> Set problem:
Write out exactly the lines from the line with "The Blender code" through the line with "return smooth(trigger)", both ends included, and no other line.

>> Start Materials provided

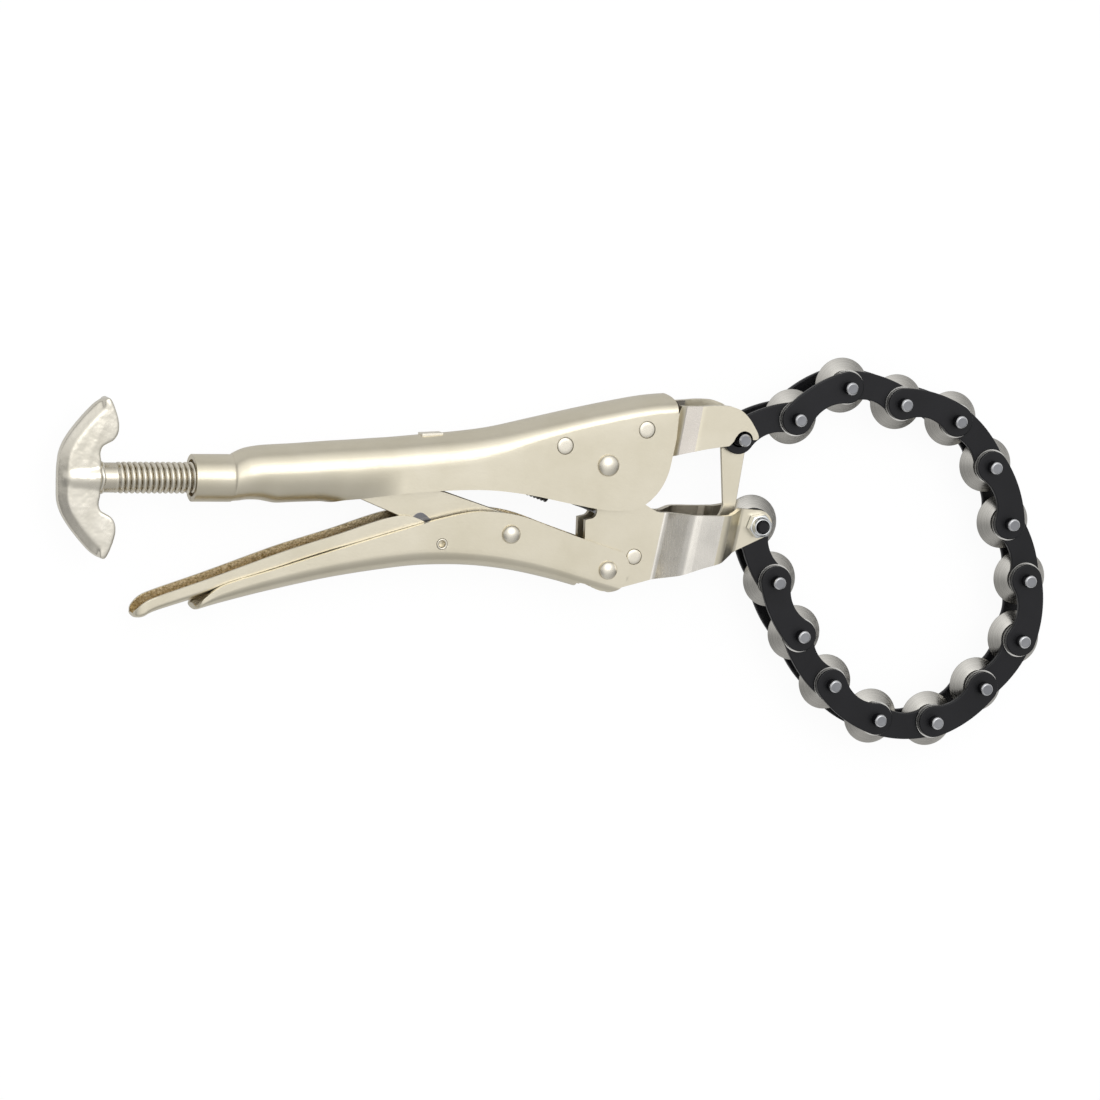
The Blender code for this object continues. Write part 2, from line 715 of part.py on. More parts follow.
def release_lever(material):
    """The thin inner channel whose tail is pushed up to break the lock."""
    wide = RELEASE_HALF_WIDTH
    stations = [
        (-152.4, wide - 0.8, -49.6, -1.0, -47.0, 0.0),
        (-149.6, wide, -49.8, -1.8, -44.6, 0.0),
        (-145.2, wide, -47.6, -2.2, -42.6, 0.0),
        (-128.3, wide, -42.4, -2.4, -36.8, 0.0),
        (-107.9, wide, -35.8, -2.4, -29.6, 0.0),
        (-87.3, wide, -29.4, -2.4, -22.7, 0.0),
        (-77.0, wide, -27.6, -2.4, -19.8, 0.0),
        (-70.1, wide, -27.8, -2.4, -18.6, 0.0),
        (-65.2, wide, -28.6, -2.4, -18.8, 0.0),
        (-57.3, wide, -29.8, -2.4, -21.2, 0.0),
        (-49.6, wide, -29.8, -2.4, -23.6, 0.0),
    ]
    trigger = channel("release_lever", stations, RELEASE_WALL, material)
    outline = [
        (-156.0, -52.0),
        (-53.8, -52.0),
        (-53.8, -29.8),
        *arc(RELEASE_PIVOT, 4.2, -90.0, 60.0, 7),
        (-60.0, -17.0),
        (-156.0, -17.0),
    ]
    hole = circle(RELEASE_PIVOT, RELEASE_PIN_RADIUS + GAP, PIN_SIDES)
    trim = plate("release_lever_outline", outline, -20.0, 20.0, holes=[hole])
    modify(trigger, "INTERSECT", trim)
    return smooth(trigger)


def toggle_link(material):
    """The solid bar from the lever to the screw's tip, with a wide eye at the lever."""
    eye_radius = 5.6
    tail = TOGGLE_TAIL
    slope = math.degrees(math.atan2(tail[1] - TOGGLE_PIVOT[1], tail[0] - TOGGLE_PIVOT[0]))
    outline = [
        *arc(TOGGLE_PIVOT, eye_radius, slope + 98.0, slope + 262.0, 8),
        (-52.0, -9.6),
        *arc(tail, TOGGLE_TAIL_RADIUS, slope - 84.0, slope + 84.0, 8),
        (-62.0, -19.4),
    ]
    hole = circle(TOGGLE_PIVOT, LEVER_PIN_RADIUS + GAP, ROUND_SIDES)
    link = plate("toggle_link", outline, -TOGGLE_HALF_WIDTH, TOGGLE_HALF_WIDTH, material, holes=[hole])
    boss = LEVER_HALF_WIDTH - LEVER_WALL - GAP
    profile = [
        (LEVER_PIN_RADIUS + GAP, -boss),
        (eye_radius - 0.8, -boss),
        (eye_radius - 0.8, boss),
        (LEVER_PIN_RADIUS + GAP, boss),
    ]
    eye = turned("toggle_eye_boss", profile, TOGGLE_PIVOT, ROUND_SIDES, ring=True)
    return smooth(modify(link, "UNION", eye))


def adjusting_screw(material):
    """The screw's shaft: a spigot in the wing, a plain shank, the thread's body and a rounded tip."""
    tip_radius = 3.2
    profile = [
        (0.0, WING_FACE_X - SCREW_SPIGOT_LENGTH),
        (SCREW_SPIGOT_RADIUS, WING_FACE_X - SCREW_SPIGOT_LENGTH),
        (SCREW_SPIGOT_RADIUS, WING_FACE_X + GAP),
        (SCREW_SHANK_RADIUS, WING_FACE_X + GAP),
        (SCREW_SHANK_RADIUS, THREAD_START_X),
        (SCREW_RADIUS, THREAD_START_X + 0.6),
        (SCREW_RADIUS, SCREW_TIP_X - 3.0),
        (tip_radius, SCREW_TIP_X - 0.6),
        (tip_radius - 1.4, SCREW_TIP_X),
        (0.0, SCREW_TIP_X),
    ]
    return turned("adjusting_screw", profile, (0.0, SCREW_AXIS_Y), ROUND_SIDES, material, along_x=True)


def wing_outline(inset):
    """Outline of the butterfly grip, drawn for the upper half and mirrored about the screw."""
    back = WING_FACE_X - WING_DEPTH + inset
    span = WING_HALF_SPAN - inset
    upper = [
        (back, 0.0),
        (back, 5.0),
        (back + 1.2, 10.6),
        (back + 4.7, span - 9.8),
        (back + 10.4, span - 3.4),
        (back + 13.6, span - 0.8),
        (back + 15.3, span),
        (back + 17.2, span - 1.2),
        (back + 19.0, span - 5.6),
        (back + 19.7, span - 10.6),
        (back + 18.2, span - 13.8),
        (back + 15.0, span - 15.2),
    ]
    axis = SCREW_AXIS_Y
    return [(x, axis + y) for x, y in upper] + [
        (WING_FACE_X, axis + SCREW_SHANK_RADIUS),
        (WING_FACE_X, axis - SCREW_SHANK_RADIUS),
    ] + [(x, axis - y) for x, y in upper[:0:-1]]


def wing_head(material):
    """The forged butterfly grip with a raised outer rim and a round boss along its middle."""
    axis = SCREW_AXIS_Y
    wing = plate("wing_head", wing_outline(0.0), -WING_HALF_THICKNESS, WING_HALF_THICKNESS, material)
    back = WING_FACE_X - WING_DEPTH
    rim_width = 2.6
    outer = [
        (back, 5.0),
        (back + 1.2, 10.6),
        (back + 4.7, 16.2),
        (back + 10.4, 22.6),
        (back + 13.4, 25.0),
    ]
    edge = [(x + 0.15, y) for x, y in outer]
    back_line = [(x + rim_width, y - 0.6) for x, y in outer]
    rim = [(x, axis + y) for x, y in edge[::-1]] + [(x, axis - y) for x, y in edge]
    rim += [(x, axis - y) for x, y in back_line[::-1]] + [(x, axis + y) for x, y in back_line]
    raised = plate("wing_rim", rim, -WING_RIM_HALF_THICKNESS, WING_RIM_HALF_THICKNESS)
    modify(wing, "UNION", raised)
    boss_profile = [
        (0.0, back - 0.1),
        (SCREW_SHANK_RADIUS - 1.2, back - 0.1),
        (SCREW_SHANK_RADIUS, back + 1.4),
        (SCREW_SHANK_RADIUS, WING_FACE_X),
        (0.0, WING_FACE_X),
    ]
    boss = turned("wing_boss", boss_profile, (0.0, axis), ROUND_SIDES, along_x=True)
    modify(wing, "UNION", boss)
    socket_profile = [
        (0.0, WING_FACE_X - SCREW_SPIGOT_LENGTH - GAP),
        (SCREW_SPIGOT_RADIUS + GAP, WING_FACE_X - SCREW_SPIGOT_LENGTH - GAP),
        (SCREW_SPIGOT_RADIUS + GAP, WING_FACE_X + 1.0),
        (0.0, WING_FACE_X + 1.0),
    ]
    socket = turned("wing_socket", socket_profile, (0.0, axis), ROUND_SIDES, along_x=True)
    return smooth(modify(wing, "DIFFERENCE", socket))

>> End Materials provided
>> Start Materials provided

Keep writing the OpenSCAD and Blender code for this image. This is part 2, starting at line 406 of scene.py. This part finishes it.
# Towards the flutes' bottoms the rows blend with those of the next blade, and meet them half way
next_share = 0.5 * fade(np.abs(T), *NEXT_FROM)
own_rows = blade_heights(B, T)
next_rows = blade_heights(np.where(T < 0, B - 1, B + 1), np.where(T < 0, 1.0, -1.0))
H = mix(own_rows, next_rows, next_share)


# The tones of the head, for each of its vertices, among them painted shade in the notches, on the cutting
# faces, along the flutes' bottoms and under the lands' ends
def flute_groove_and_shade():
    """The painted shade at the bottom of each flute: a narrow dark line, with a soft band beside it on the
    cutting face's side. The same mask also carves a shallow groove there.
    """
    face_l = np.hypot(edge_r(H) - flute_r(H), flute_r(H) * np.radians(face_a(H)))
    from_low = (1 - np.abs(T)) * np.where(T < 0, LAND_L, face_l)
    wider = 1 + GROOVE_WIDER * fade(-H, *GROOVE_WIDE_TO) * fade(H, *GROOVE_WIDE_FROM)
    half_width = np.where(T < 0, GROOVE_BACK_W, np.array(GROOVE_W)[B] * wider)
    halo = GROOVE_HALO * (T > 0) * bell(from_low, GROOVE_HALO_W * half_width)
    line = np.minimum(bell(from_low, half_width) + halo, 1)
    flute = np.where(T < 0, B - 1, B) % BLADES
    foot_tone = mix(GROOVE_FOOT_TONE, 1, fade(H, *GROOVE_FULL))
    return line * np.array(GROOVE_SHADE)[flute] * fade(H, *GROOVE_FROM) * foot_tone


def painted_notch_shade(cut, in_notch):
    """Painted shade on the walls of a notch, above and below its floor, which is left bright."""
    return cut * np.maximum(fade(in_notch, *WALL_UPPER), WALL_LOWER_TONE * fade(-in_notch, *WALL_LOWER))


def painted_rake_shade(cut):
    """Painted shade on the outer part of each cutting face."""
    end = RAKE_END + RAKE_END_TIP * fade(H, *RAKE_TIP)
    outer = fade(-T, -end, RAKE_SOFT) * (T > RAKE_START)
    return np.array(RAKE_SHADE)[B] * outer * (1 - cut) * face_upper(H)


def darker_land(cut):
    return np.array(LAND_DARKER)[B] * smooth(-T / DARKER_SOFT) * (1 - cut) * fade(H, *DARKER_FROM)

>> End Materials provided

> Answer to the problem:
The Blender code for this object continues. Write part 2, from line 715 of part.py on. More parts follow.
def release_lever(material):
    """The thin inner channel whose tail is pushed up to break the lock."""
    wide = RELEASE_HALF_WIDTH
    stations = [
        (-152.4, wide - 0.8, -49.6, -1.0, -47.0, 0.0),
        (-149.6, wide, -49.8, -1.8, -44.6, 0.0),
        (-145.2, wide, -47.6, -2.2, -42.6, 0.0),
        (-128.3, wide, -42.4, -2.4, -36.8, 0.0),
        (-107.9, wide, -35.8, -2.4, -29.6, 0.0),
        (-87.3, wide, -29.4, -2.4, -22.7, 0.0),
        (-77.0, wide, -27.6, -2.4, -19.8, 0.0),
        (-70.1, wide, -27.8, -2.4, -18.6, 0.0),
        (-65.2, wide, -28.6, -2.4, -18.8, 0.0),
        (-57.3, wide, -29.8, -2.4, -21.2, 0.0),
        (-49.6, wide, -29.8, -2.4, -23.6, 0.0),
    ]
    trigger = channel("release_lever", stations, RELEASE_WALL, material)
    outline = [
        (-156.0, -52.0),
        (-53.8, -52.0),
        (-53.8, -29.8),
        *arc(RELEASE_PIVOT, 4.2, -90.0, 60.0, 7),
        (-60.0, -17.0),
        (-156.0, -17.0),
    ]
    hole = circle(RELEASE_PIVOT, RELEASE_PIN_RADIUS + GAP, PIN_SIDES)
    trim = plate("release_lever_outline", outline, -20.0, 20.0, holes=[hole])
    modify(trigger, "INTERSECT", trim)
    return smooth(trigger)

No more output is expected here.